On 1st May, 1865, President Andrew Johnson ordered the formation of a nine-man military commission to try the conspirators. It was argued by Edwin M. Stanton, the Secretary of War, that the men should be tried by a military court as Lincoln had been Commander in Chief of the army. Several members of the cabinet, including Gideon Welles (Secretary of the Navy), Edward Bates (Attorney General), Orville H. Browning (Secretary of the Interior), and Henry McCulloch (Secretary of the Treasury), disapproved, preferring a civil trial. However, James Speed, the Attorney General, agreed with Stanton and therefore the defendants did not enjoy the advantages of a jury trial.

The trial began on 10th May, 1865. The military commission included leading generals such as David Hunter, Lewis Wallace, Thomas Harris and Alvin Howe and Joseph Holt was the government's chief prosecutor. Mary Surratt, Lewis Powell, George Atzerodt, David Herold, Samuel Mudd, Michael O'Laughlin, Edman Spangler and Samuel Arnold were all charged with conspiring to murder Lincoln. During the trial Holt attempted to persuade the military commission that Jefferson Davis and the Confederate government had been involved in conspiracy.

Joseph Holt attempted to obscure the fact that there were two plots: the first to kidnap and the second to assassinate. It was important for the prosecution not to reveal the existence of a diary taken from the body of John Wilkes Booth. The diary made it clear that the assassination plan dated from 14th April. The defence surprisingly did not call for Booth's diary to be produced in court.

During his trial the prosecution claimed that O'Laughlin had been given the task of killing General Ulysses S. Grant. However, O'Laughlin's lawyer, Walter S. Scott, was able to show that his client was drinking with friends on the night of the murder and had made no attempt to seek out Grant.

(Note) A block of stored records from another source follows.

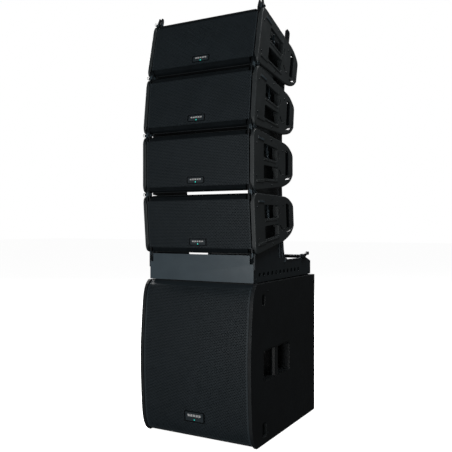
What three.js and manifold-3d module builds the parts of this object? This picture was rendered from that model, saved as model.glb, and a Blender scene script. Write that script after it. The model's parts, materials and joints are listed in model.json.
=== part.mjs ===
// Line array loudspeaker stack: four splayed array modules hinged on a ground
// frame, which stands on a subwoofer. Millimetres, +Z up, -Y is the front.
// The origin lies on the floor, under the middle of the stack.
import * as THREE from 'three';
import { mergeVertices } from 'three/addons/utils/BufferGeometryUtils.js';
import Module from 'manifold-3d';

const wasm = await Module();
wasm.setup();

// ---------------------------------------------------------------- dimensions
// Array module. Its own frame: x across, y back from the front, z up from the
// hinge line under it.
const PITCH = 245;               // hinge line to hinge line, along the front
const TAPER = 0.1007;            // each end face slopes 5.75 degrees to the back
const CHEEK_GAP = 2.9;           // cheek edge to hinge line at the front
const CAB_GAP = 3.6;             // cabinet edge to hinge line at the front
const HALF = 259;                // outer face of a cheek
const PROUD = 2.5;               // ridge, rails and pads stand out of it by this much
const CHAMFER = 3;               // round its outer edge
const WALL_IN = 248.5;           // inner face of the cheek's outer wall
const CAB_HALF = 222;            // side wall of the cabinet
const SKIRT = [222.4, 226];      // cheek's inner wall
const EAR_IN = [228, 233.5];     // rigging steel, three planes across
const TONGUE = [234.5, 240];
const EAR_OUT = [241, 246.5];
const REAR = 371;                // rear of the handle bars
const CAB_REAR = 334;            // rear of the cabinet
const AXIS_Y = 15;               // hinge pin behind the front
const FORK_TIP = 30;             // fork tips above the hinge line
const ARM = { y: [248, 285], top: 34, hole: [266, 18] };   // rear arm, heights above the hinge line
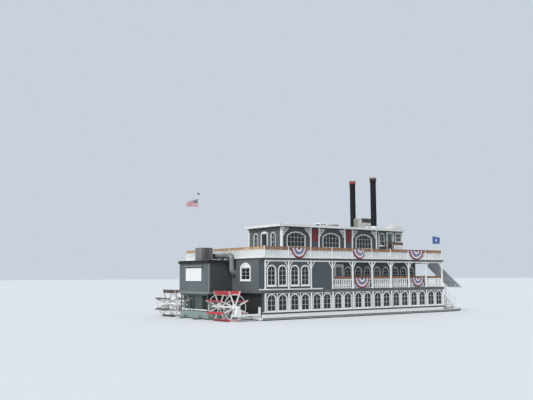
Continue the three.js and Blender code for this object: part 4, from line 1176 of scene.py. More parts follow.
stern_trim = []
for y in (-2.60, 2.60):
    stern_trim.append(bar((-7.85, y - 0.06, HOUSE_FOOT), (-7.79, y + 0.06, HOUSE_HEAD), 0.008))
for y in (-0.505, 0.505):
    stern_trim.append(bar((-7.87, y - 0.065, 6.08), (-7.80, y + 0.065, 8.62), 0.01))
head = arched_slab(1.14, 8.60, 8.83, 0.22, 0, -0.05)
head.data.transform(facing(-90, -7.82, 0))
stern_trim.append(head)
together(stern_trim, "house_stern_trim", trim_white, slot="white_paint")
# The same painted eave shadow along the tops of the end walls.
end_eave_shadows = []
for x0, x1 in ((-7.875, -7.80), (8.44, 8.485)):
    end_eave_shadows.append(bar((x0, -2.66, EAVE_SHADOW_LOW), (x1, 2.66, HOUSE_HEAD), 0.005))
together(end_eave_shadows, "end_eave_shadow_bands", shade_black, slot="dark_metal")


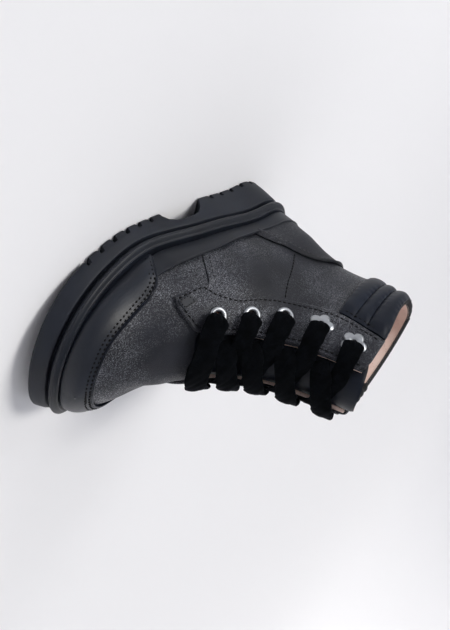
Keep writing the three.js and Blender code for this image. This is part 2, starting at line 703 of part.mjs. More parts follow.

On 29th June O'Laughlin was found guilty of being involved in the conspiracy to murder Lincoln and was sentenced to life imprisonment. Mary Surratt, Lewis Powell, George Atzerodt and David Herold were also found guilty of the crime and hanged at Washington Penitentiary on 7th July, 1865.

O'Laughlin was sent to Fort Jefferson with fellow conspirators Samuel Mudd, Edman Spangler and Samuel Arnold. Michael O'Laughlin died of yellow fever on 19th September, 1867.

Primary Sources

(1) Ben Pittman, The Assassination of President Lincoln and the Trial of the Conspirators (1865)

O'Laughlin is a rather small, delicate-looking man, with rather pleasing features, uneasy black eyes, bushy black hair, a heavy black mustache and imperial, and a most anxious expression of countenance, shaded by a sad, remorseful look.